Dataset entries
====

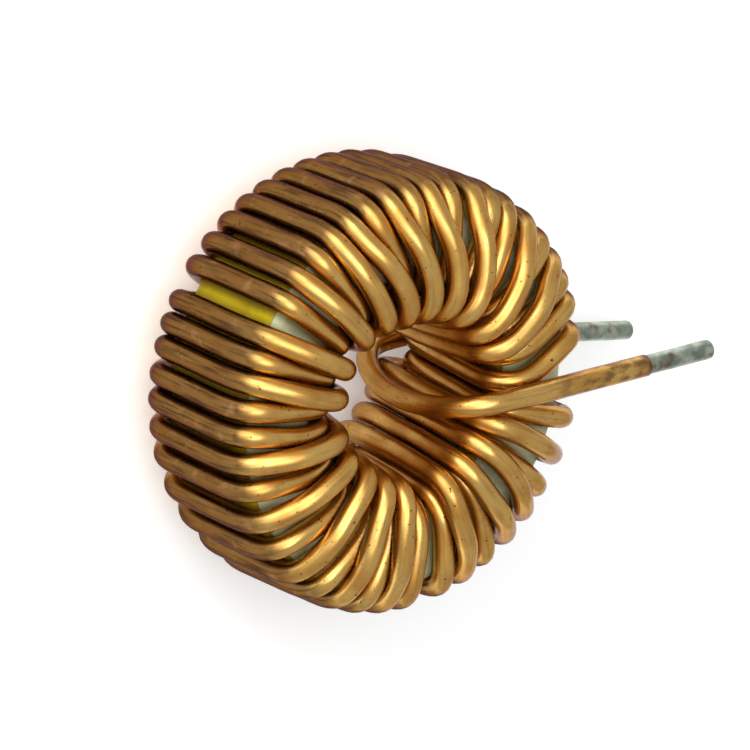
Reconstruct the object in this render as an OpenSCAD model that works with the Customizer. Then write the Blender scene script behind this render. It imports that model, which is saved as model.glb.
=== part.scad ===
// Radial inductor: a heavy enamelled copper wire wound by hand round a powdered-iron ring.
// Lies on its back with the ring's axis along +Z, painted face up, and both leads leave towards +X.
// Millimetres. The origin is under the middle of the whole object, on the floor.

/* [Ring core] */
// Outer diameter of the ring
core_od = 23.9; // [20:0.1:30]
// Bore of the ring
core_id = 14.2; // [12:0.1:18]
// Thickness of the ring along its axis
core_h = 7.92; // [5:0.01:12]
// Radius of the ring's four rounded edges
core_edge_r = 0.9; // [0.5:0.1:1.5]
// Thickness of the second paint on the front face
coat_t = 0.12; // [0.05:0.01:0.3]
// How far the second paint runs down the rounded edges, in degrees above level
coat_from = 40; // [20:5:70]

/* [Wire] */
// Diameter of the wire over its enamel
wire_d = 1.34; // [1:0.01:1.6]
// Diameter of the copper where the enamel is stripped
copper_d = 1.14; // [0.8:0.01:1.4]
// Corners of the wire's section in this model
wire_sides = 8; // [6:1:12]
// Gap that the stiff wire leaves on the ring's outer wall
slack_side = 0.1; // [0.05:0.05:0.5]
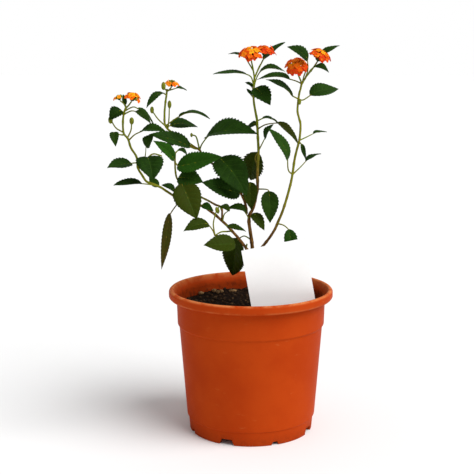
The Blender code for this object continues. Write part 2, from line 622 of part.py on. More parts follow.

====

> Work to do: Write out every entry again, keeping each line exactly the same.

> Exercise solution:
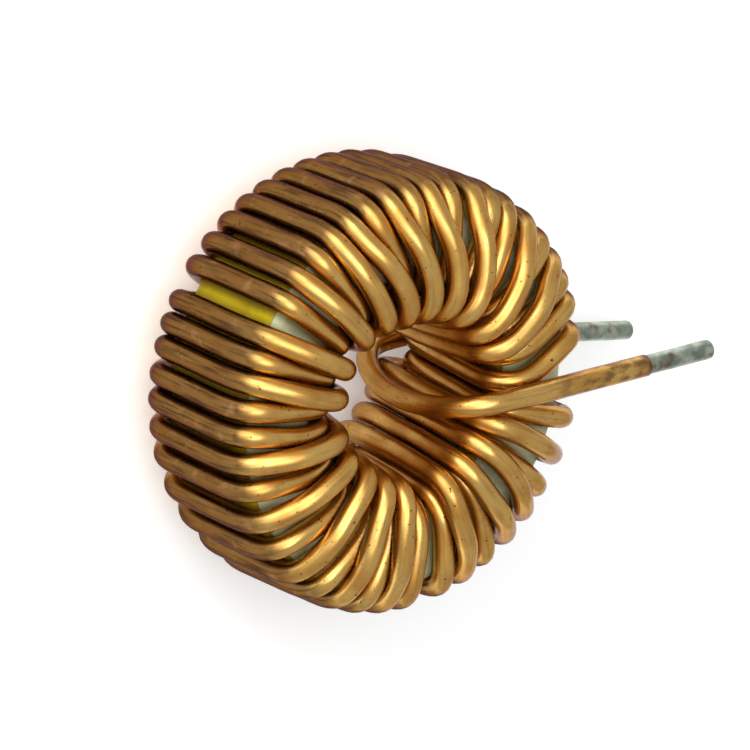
Reconstruct the object in this render as an OpenSCAD model that works with the Customizer. Then write the Blender scene script behind this render. It imports that model, which is saved as model.glb.
=== part.scad ===
// Radial inductor: a heavy enamelled copper wire wound by hand round a powdered-iron ring.
// Lies on its back with the ring's axis along +Z, painted face up, and both leads leave towards +X.
// Millimetres. The origin is under the middle of the whole object, on the floor.

/* [Ring core] */
// Outer diameter of the ring
core_od = 23.9; // [20:0.1:30]
// Bore of the ring
core_id = 14.2; // [12:0.1:18]
// Thickness of the ring along its axis
core_h = 7.92; // [5:0.01:12]
// Radius of the ring's four rounded edges
core_edge_r = 0.9; // [0.5:0.1:1.5]
// Thickness of the second paint on the front face
coat_t = 0.12; // [0.05:0.01:0.3]
// How far the second paint runs down the rounded edges, in degrees above level
coat_from = 40; // [20:5:70]

/* [Wire] */
// Diameter of the wire over its enamel
wire_d = 1.34; // [1:0.01:1.6]
// Diameter of the copper where the enamel is stripped
copper_d = 1.14; // [0.8:0.01:1.4]
// Corners of the wire's section in this model
wire_sides = 8; // [6:1:12]
// Gap that the stiff wire leaves on the ring's outer wall
slack_side = 0.1; // [0.05:0.05:0.5]
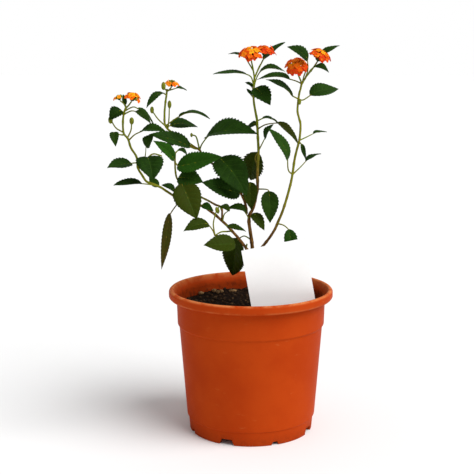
The Blender code for this object continues. Write part 2, from line 622 of part.py on. More parts follow.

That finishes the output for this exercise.